On Tuesday, August 4, 2026 she announced that would retire at the end of this month after being with the network for 34 years. Her final newscast was on Sunday, August 30, 2026.

==Awards==
Tong joined Gloria Steinem and Beverly Sills in receiving the Exceptional Achievement Award from The Women's Project. She was the first woman honored by Rotary International with its Paul Harris Fellowship. She was also honored with a Star award by the New York Women's Agenda. She has been recognized by the Chinese America Arts Council for her excellence in communication.

She received a Distinguished Woman award from the Chinese-American Planning Council, and a Champion of Excellence Award from the Organization of Chinese Americans. A naturalized citizen, Tong received the Ellis Island Medal of Honor for her work.

In 2018, the New York Chapter of the National Academy of Television Arts and Sciences awarded Tong the Governor's Emmy Award “for her four decades of presenting the news with integrity and compassion.” Tong has received several Emmy Awards over the years, including Outstanding Event Coverage for "9/11 America Remembers" in 2003 and Outstanding Single Newscast over 35 Minutes for "WB11 News at 10: 9/11 Day of Tribute" in 2004.

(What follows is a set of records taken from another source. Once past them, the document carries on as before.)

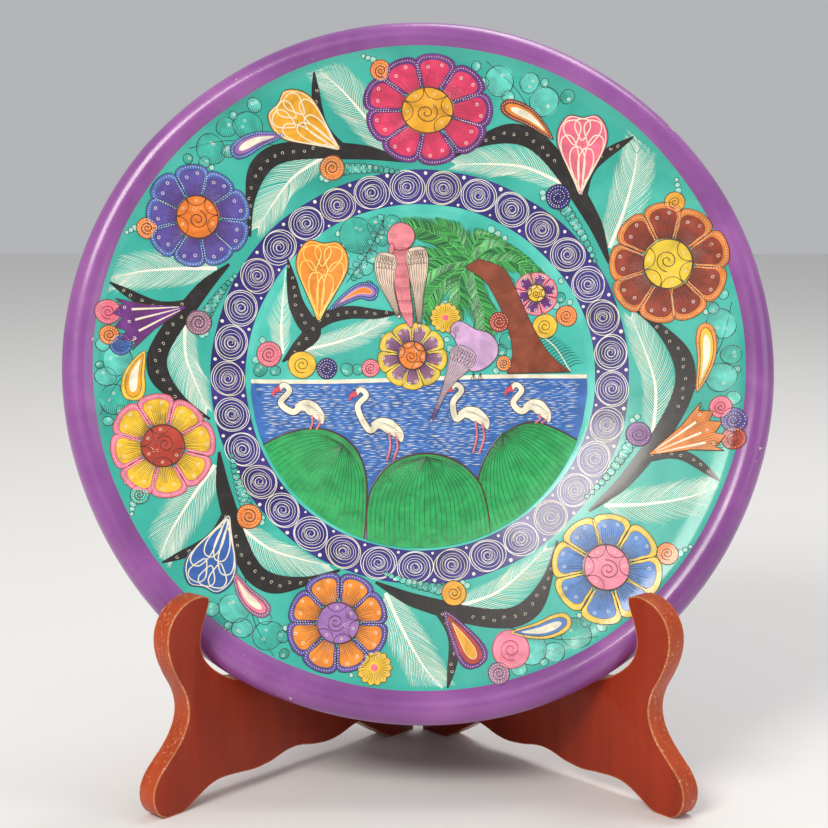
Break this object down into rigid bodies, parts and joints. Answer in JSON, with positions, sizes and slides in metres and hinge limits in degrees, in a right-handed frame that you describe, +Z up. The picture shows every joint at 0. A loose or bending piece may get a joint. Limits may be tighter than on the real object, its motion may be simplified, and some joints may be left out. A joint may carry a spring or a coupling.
{
  "type": "painted plate on folding stand",
  "caption": "Shallow round painted clay plate with a rolled rim, leaning on a hinged two-leaf wooden display stand with notched front hooks.",
  "frame": {"origin": "centre of the object's plan bounding box, at table level", "axes": "+Z up; the viewer stands at -Y and sees the plate's painted face; +X to the viewer's right"},
  "size_m": [0.32, 0.1252, 0.3407],
  "materials": {
    "painted_clay": "hand painted, clear gloss varnish",
    "lacquered_wood": "red-brown lacquer, worn arrises",
    "hinge_brass": "satin",
    "screw_brass": "satin"
  },
  "bodies": {
    "left_leaf": {"left_board": "lacquered_wood", "hinge_lower_left": "hinge_brass", "hinge_upper_left": "hinge_brass", "pin_lower": "hinge_brass", "pin_upper": "hinge_brass", "screws_left": "screw_brass"},
    "right_leaf": {"right_board": "lacquered_wood", "hinge_lower_right": "hinge_brass", "hinge_upper_right": "hinge_brass", "screws_right": "screw_brass"},
    "plate": {"plate": "painted_clay"}
  },
  "joints": [
    {"name": "plate_lift", "type": "slide", "parent": "left_leaf", "child": "plate", "axis": [0, 0.1045, 0.9945], "range_m": [0, 0.42]},
    {"name": "fold", "type": "hinge", "parent": "left_leaf", "child": "right_leaf", "pos_m": [0, 0.05774, 0], "axis": [0, 0, -1], "range_deg": [0, 85]}
  ],
  "couplings": [
    {"joint": "fold", "follows": "plate_lift", "rad_per_m": 3.53}
  ]
}
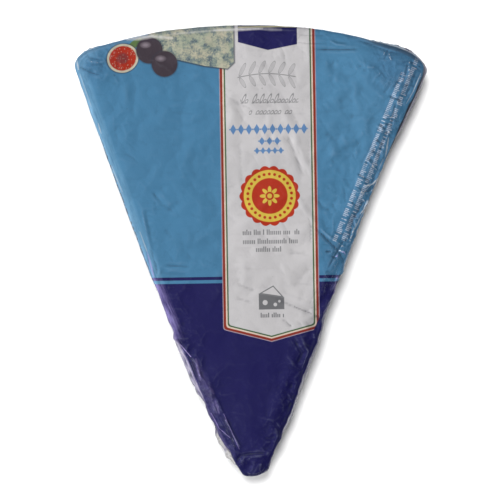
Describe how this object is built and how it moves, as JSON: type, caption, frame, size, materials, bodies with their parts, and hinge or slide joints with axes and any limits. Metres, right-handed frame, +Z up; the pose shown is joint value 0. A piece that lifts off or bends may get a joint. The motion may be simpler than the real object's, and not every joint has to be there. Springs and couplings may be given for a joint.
{
  "type": "foil-wrapped blue cheese wedge",
  "caption": "Wedge of soft blue cheese, an eighth of a wheel, shut tight in a printed foil with folded ears, lying on its flat side.",
  "frame": {"origin": "middle of the footprint, on the flat underside", "axes": "+Z up through the printed top face, +Y from the nose towards the rind side, +X to the right with the nose pointing at the viewer"},
  "size_m": [0.1166, 0.1516, 0.086],
  "materials": {
    "printed_foil": "soft crumpled aluminium foil with a satin print: light blue and navy fields, a pale middle panel with a red, cream and green border"
  },
  "bodies": {
    "root": {"foil_wrapped_wedge": "printed_foil"}
  },
  "joints": []
}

Her name has inspired many first-generation Chinese-American parents to name their New York-born children after her. However, it is often anglicized as Katie.

==Personal life==
Tong has a son, Philip Long, from her first marriage to Robert Long, former news director and a vice-president at Los Angeles's KNBC-TV until September 25, 2009.
She later married photographer Patrick Callahan until their divorce.

She is also 77th generation descendant of the Chinese philosopher Confucius.